Cameron Crowe writes movies like he's calling us in eighth grade with his heart on fire. Here's how Stone's character describes Cooper's, early in Aloha: “a brilliant, compelling, innovative, commanding wreck of a guy.” Doesn't that sound like the most generous review that Crowe could have hoped for with Elizabethtown or We Bought a Zoo? Does he feel that we fail him when, unlike his female leads, we don't embrace the wrecks? Does it hurt him that we don't pull a hat over our eyes and let him move us with how moved he is?

In Aloha, he even attempts to one-up his greatest hit. You liked John Cusack demonstrating his sincerity by holding a boombox toward Ione Skye? Wait until you see Cooper prove himself to Stone by uploading the entire history of recorded sound into an evil satellite owned by Bill Murray. Yes, that actually happens in the movie, occasioning a quick survey of pop music Crowe likes; and no, it makes no more sense in context. Cusack blasted a song toward Skye; Cooper blasts all songs ever into the sky, for Stone, who until this moment has been mad at him. But now, impressed, she holds his hand as they both stare straight ahead at a computer screen — he's shown her he deserves her with an act so much more grand than, say, looking at her, or regarding her, or letting her talk. Her character's just another Almost Famous Band-Aid, expending her youth so that a man can be great.

The movie's specifics are tough to follow, perhaps due to studio cuts and re-editing. Stone's character, a fighter pilot, is for some reason tasked with showing Cooper's, an aerospace engineer, around Hawaii while Cooper's character helps persuade native Hawaiians (repped by real-life activist and descendant-of-royalty Dennis “Bumpy” Kanahele) to allow the tech billionaire played by Murray to build a platform to launch rockets. Or something. It's all stubbornly vague, with lots of insultingly cute links to Hawaiian folklore. One character suggests Cooper might be a reincarnated island god, which is just a hair less ridiculous than the fact that Stone's character's last name is Ng — she's part Chinese, part Hawaiian, and yet still all Gwen Stacy.

Complicating matters is Rachel McAdams as an ex of Cooper's character — might her young daughter be his? John Krasinski turns up as Cameron Crowe's idea of a stoic, silent soldier, and he and Cooper get two could-have-been-good scenes of silent masculine communication. They aren't good, because Krasinski and Crowe lack the gravity to pull this idea off, but at least for once it's a guy who shuts up.

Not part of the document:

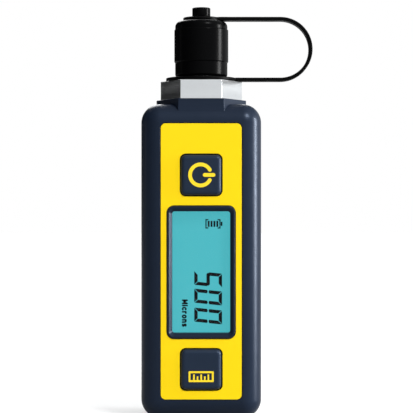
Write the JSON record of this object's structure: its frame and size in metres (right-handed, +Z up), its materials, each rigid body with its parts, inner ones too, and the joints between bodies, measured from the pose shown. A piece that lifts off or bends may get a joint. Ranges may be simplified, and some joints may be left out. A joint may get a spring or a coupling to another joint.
{
  "type": "digital vacuum gauge",
  "caption": "Pocket digital vacuum gauge: rounded plastic body with two keys and a sideways display, metal hexagon and male flare under a strapped screw cap.",
  "frame": {"origin": "on the flat base of the body, under the axis of the fitting", "axes": "+Z up along the fitting's axis, -Y out of the face with the display, +X to the reader's right, where the strap hangs"},
  "size_m": [0.046, 0.025, 0.1102],
  "materials": {
    "navy_plastic": "moulded, satin",
    "key_plastic": "moulded, satin",
    "overlay_film": "printed film, satin",
    "cap_plastic": "moulded, semi-gloss",
    "strap_rubber": "moulded, satin",
    "seal_rubber": "moulded, matt",
    "nickel_plate": "nickel plated, satin",
    "screw_steel": "zinc plated",
    "tinned_metal": "tinned",
    "clear_window": "clear, polished",
    "display_glass": "liquid-crystal glass",
    "light_guide": "diffusing",
    "board_laminate": "glass-fibre laminate",
    "black_moulding": "moulded, matt",
    "header_glass": "fused glass",
    "cell_jacket": "plain jacket"
  },
  "bodies": {
    "root": {"front_housing": "navy_plastic", "rear_housing": "navy_plastic", "face_overlay": "overlay_film", "strap_loop": "strap_rubber", "strap_lower_ring": "strap_rubber", "housing_seal": "seal_rubber", "power_key_skirt": "seal_rubber", "units_key_skirt": "seal_rubber", "display_connector": "seal_rubber", "battery_door_seal": "seal_rubber", "fitting_seal": "seal_rubber", "sensor_fitting": "nickel_plate", "fitting_nut": "nickel_plate", "housing_screw_1": "screw_steel", "housing_screw_2": "screw_steel", "housing_screw_3": "screw_steel", "housing_screw_4": "screw_steel", "left_spring": "tinned_metal", "right_spring": "tinned_metal", "bridge_contact": "tinned_metal", "left_contact": "tinned_metal", "right_contact": "tinned_metal", "crystal": "tinned_metal", "radio_module": "tinned_metal", "sensor_flex": "tinned_metal", "sensor_pin_1": "tinned_metal", "sensor_pin_2": "tinned_metal", "sensor_pin_3": "tinned_metal", "sensor_pin_4": "tinned_metal", "sensor_element": "tinned_metal", "display_window": "clear_window", "display_panel": "display_glass", "display_backlight": "light_guide", "main_board": "board_laminate", "sensor_board": "board_laminate", "processor_chip": "black_moulding", "voltage_regulator": "black_moulding", "battery_tray": "black_moulding", "power_switch": "black_moulding", "units_switch": "black_moulding", "sensor_header": "header_glass", "battery_cell_left": "cell_jacket", "battery_cell_right": "cell_jacket"},
    "power_button": {"power_button": "key_plastic", "power_plunger": "black_moulding"},
    "units_button": {"units_button": "key_plastic", "units_plunger": "black_moulding"},
    "cap_carrier": {"strap_upper_ring": "strap_rubber"},
    "cap": {"flare_cap": "cap_plastic", "cap_gasket": "seal_rubber"},
    "battery_door": {"battery_door": "navy_plastic"},
    "screw_washer": {"door_screw_washer": "screw_steel"},
    "door_screw": {"door_screw": "screw_steel"}
  },
  "joints": [
    {"name": "power_button_press", "type": "slide", "parent": "root", "child": "power_button", "axis": [0, 1, 0], "range_m": [0, 0.0006], "stiffness_N_per_m": 1500},
    {"name": "units_button_press", "type": "slide", "parent": "root", "child": "units_button", "axis": [0, 1, 0], "range_m": [0, 0.0006], "stiffness_N_per_m": 1500},
    {"name": "cap_lift", "type": "slide", "parent": "root", "child": "cap_carrier", "axis": [0, 0, 1], "range_m": [0, 0.00889], "deforming": ["strap_loop"]},
    {"name": "cap_turn", "type": "hinge", "parent": "cap_carrier", "child": "cap", "pos_m": [0, 0, 0.0914], "axis": [0, 0, 1], "range_deg": [0, 2520]},
    {"name": "battery_door_pull", "type": "slide", "parent": "root", "child": "battery_door", "axis": [0, 1, 0], "range_m": [0, 0.014]},
    {"name": "door_screw_rise", "type": "slide", "parent": "battery_door", "child": "screw_washer", "axis": [0, 1, 0], "range_m": [0, 0.0018]},
    {"name": "door_screw_turn", "type": "hinge", "parent": "screw_washer", "child": "door_screw", "pos_m": [0, 0.0053, 0.0637], "axis": [0, 1, 0], "range_deg": [0, 1440]}
  ],
  "couplings": [
    {"joint": "cap_turn", "follows": "cap_lift", "rad_per_m": 4947.4},
    {"joint": "door_screw_turn", "follows": "door_screw_rise", "rad_per_m": 13963}
  ]
}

Murray is playing something of a Bond villain, but he and Stone have the movie's best moment: They dance, at an officers' club, to “I Can't Go for That,” with great goony energy — it's the only time any of Crowe's men share a moment with her, rather than impose one on her. The leads do what they can, but in this final cut either seems capable of any random feeling or eruption at any time. Why does Cooper howl like a dog out the window of a car? Why does Stone's character tell her mother that this engineer she's just met seems like a great guy — immediately after he's been cruel to her? What are they fighting about when they fight in the woods? Why does this movie, which takes place over five days, start before Christmas, end after Christmas, and not have Christmas in it?